→ Dataset records
= = = = = = =

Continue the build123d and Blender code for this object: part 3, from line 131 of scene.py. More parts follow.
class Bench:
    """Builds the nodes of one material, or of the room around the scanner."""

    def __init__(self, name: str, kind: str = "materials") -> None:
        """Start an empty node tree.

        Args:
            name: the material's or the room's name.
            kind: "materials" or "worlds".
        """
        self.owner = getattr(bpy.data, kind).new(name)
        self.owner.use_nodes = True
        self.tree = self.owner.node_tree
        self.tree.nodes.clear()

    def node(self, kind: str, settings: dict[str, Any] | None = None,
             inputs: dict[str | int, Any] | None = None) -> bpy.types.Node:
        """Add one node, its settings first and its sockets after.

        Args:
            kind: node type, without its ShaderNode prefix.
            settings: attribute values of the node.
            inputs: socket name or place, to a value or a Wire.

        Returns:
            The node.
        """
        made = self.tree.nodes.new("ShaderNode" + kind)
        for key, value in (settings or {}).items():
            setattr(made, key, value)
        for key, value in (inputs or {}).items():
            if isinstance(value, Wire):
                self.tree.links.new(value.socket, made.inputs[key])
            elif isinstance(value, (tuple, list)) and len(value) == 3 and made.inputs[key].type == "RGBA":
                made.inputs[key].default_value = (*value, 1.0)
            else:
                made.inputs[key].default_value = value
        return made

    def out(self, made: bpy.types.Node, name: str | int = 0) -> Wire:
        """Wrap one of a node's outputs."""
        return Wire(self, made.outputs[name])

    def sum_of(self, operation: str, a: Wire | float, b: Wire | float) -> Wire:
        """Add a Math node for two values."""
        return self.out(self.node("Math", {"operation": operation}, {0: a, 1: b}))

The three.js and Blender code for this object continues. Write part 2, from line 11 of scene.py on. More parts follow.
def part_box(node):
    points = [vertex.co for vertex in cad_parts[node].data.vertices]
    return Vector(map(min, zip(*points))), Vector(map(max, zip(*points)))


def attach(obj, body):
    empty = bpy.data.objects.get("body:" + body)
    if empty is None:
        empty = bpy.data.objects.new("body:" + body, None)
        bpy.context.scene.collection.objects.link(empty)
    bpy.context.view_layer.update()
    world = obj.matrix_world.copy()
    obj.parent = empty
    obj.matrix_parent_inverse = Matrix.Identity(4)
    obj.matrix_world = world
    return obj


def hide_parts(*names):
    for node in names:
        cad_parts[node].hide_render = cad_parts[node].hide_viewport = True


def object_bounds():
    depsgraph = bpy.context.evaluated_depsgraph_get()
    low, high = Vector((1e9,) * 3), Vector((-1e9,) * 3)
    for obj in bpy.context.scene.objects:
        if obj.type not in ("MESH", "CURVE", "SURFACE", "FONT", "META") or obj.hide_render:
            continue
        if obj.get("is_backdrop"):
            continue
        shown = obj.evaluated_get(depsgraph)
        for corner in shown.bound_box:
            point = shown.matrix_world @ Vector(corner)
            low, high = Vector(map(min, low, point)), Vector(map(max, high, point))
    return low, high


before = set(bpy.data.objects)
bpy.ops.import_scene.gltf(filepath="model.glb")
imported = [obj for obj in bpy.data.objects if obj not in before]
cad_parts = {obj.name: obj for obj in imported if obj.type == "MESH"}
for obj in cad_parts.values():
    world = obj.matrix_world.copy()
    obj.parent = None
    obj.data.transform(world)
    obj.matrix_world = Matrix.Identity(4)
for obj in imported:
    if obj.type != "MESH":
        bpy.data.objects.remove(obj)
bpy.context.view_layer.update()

= = = = = = =

→ Task requirements
Please print the lines from the start of the records up to and including the line with "return made", copying each one exactly and leaving out the rest.

→ Exercise response
Continue the build123d and Blender code for this object: part 3, from line 131 of scene.py. More parts follow.
class Bench:
    """Builds the nodes of one material, or of the room around the scanner."""

    def __init__(self, name: str, kind: str = "materials") -> None:
        """Start an empty node tree.

        Args:
            name: the material's or the room's name.
            kind: "materials" or "worlds".
        """
        self.owner = getattr(bpy.data, kind).new(name)
        self.owner.use_nodes = True
        self.tree = self.owner.node_tree
        self.tree.nodes.clear()

    def node(self, kind: str, settings: dict[str, Any] | None = None,
             inputs: dict[str | int, Any] | None = None) -> bpy.types.Node:
        """Add one node, its settings first and its sockets after.

        Args:
            kind: node type, without its ShaderNode prefix.
            settings: attribute values of the node.
            inputs: socket name or place, to a value or a Wire.

        Returns:
            The node.
        """
        made = self.tree.nodes.new("ShaderNode" + kind)
        for key, value in (settings or {}).items():
            setattr(made, key, value)
        for key, value in (inputs or {}).items():
            if isinstance(value, Wire):
                self.tree.links.new(value.socket, made.inputs[key])
            elif isinstance(value, (tuple, list)) and len(value) == 3 and made.inputs[key].type == "RGBA":
                made.inputs[key].default_value = (*value, 1.0)
            else:
                made.inputs[key].default_value = value
        return made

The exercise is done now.